4. The exteriors for Harlem's Paradise were filmed Uptown and in Brooklyn.

Farrar: "We filmed part of the exterior of Harlem's Paradise in Washington Heights… but then also, the very front of the marquee we actually shot at [Music Hall of Williamsburg]."

5. The club was inspired by the Harlem Renaissance, but had its interior built from scratch.

Weeks: "Harlem’s Paradise was purely fictional but had its essence rooted in the clubs of the Harlem Renaissance such as Smalls Paradise and the Cotton Club…. The idea behind that was that it was originally built in the late '20s, early '30s.... The furniture, the decor, we decided to go more contemporary with that because we didn't want it to feel like a museum piece. We wanted it to feel like it was updated and vital… although… the chandeliers hanging over the bar, which were actually comprised of chain link, [give] a sense of a period piece."

6. A big confrontation between Luke Cage and Diamondback, which was shot in the United Palace Theater, required a little bit of extra care from the crew.

Farrar: "I think [the stunt crew] had to weight things down a little bit more… ideally, they would anchor into things, like drill holes into things in order to do that stuff and we couldn't do that much of it. It was tricky in how to be able to do all the wires and stuff, but… it wasn't like any rules that were extremely restrictive. It was just about common sense in a historic place. Don't ruin the place."
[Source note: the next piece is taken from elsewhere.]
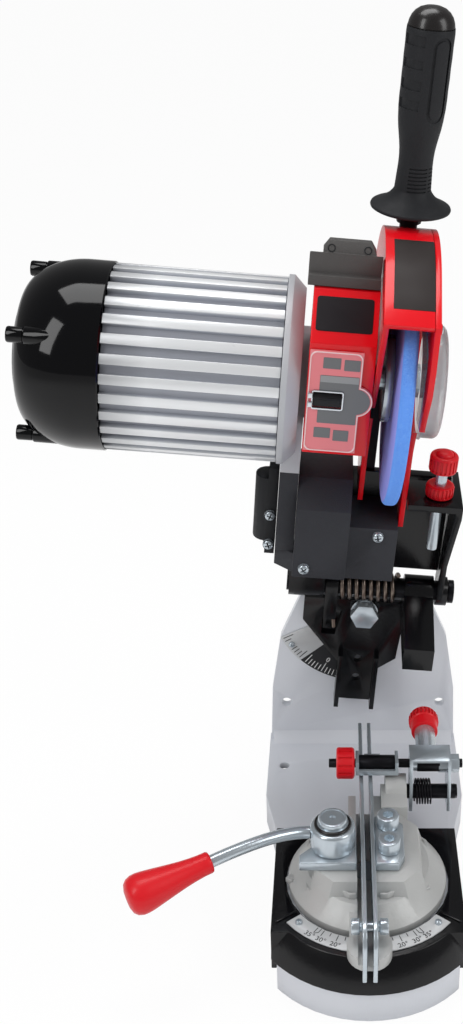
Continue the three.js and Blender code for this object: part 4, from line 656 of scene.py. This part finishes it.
def motor_dome():
    """Glossy dome with a stepped end disc and four stepped tubular pegs."""
    open_end, skirt_radius, skirt_length = -160.7, 53.4, 14
    disc_radius, dome_depth, steps = 30, 35.2, 25
    peg_circle, first_peg = 46.8, 55
    outward = rotation(-90, "Y")
    profile = [(52.7, 0), (skirt_radius, 0.6), (skirt_radius, skirt_length)]
    for i in range(1, steps):
        turn = math.radians(90 * i / steps)
        radius = disc_radius + (skirt_radius - disc_radius) * math.cos(turn)
        profile.append((radius, skirt_length + dome_depth * math.sin(turn)))
    profile += [(disc_radius, skirt_length + dome_depth), (29.5, 49.2), (29.3, 50), (28.5, 50.3),
                (25.2, 50.3), (24.9, 49.9), (0, 49.9)]
    dome = turned("dome_cap_shaped", profile, sides=128)
    fitted(dome, "dome_cap", "dome_black", SPINDLE @ shift(open_end, 0, 0) @ outward, instead=True, smooth=40)
    for i in range(4):
        turn = math.radians(first_peg + 90 * i)
        peg = turned("dome_peg_%d" % (i + 1), [
            (5.1, 10), (5.05, 39.6), (4.7, 40.2), (3.8, 40.3), (3.8, 40.8), (4.3, 41), (4.4, 48.8), (4, 49.6),
            (2.4, 49.9), (2.3, 46), (0, 46),
        ], sides=40)
        spot = SPINDLE @ shift(open_end, -peg_circle * math.sin(turn), peg_circle * math.cos(turn))
        fitted(peg, "dome_cap", "dome_black", spot @ outward)


def bell_skirt():
    """The bell's arm is black below the round of the bell."""
    round_low = 104
    bell = bpy.data.objects["end_bell_shaped"]
    edge, up = HEAD @ Vector((0, 0, round_low * MM)), (HEAD.to_3x3() @ UP).normalized()
    shaping(bell)
    bpy.ops.mesh.bisect(plane_co=edge, plane_no=up)
    bpy.ops.object.mode_set(mode="OBJECT")
    refinished(bell, "charcoal_moulding", lambda middle, normal: (middle - edge).dot(up) < 0)
    smoothed(bell, 35)


# Wheel, and the cap on its guard


def wheel():
    """Thin wheel with worn round corners: the sides get a paler violet copy of the grain, as painted light.
    """
    bore, flat, rim, corner, low, high = 7.3, 68, 72.5, 2.6, -1.7, 6.3
    turns = [math.radians(degrees) for degrees in range(0, 91, 15)]
    centre = rim - corner
    profile = [(bore, low), (bore, high), (flat, high)]
    profile += [(centre + corner * math.sin(turn), high - corner + corner * math.cos(turn)) for turn in turns]
    profile += [(centre + corner * math.cos(turn), low + corner - corner * math.sin(turn)) for turn in turns]
    profile += [(flat, low)]
    disc = turned("grinding_wheel_shaped", profile, sides=128, loop=True)
    fitted(disc, "grinding_wheel", "abrasive_blue", SPINDLE @ ALONG_X, instead=True, smooth=40)
    axle = (SPINDLE.to_3x3() @ RIGHT).normalized()
    # Painted light: the flat side faces take the paler violet copy of the abrasive
    refinished(disc, "abrasive_side", lambda middle, normal: abs(normal.dot(axle)) > 0.95)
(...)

7. A scene involving an explosion at restaurant Genghis Connie's required filming in multiple locations — the original exterior in the vicinity of 171st Street and Broadway, a stage and an empty lot in Harlem that required working with the NYPD to move nearby cars that had been seized for evidence.

Farrar: "Clearly we did not blow up a building — we had a practical explosion in the storefront for real…. then we weren't told at a certain point that we'd have to do this whole aftermath scene with the rubble and everything… So we [the team] got talking, I said… 'I guess we need to find an empty lot that feels like Broadway and 172nd Street, right? Where I can make a deal that we can bring in dumpsters full of rubble and surround it with fire trucks and everything.' And everyone’s like 'Yeah, that’s basically it.'"

8. One of the main challenges of putting the production together was making sure “Luke Cage” maintained its own identity while also remaining connected to the other Marvel series on Netflix.

Weeks: "You want it to feel like it's all in the same city, all in the same time frame, but you want each show, each character to feel a little different. Have its own visual identity. Some of that is lighting, and of course, some of that is production design and location work."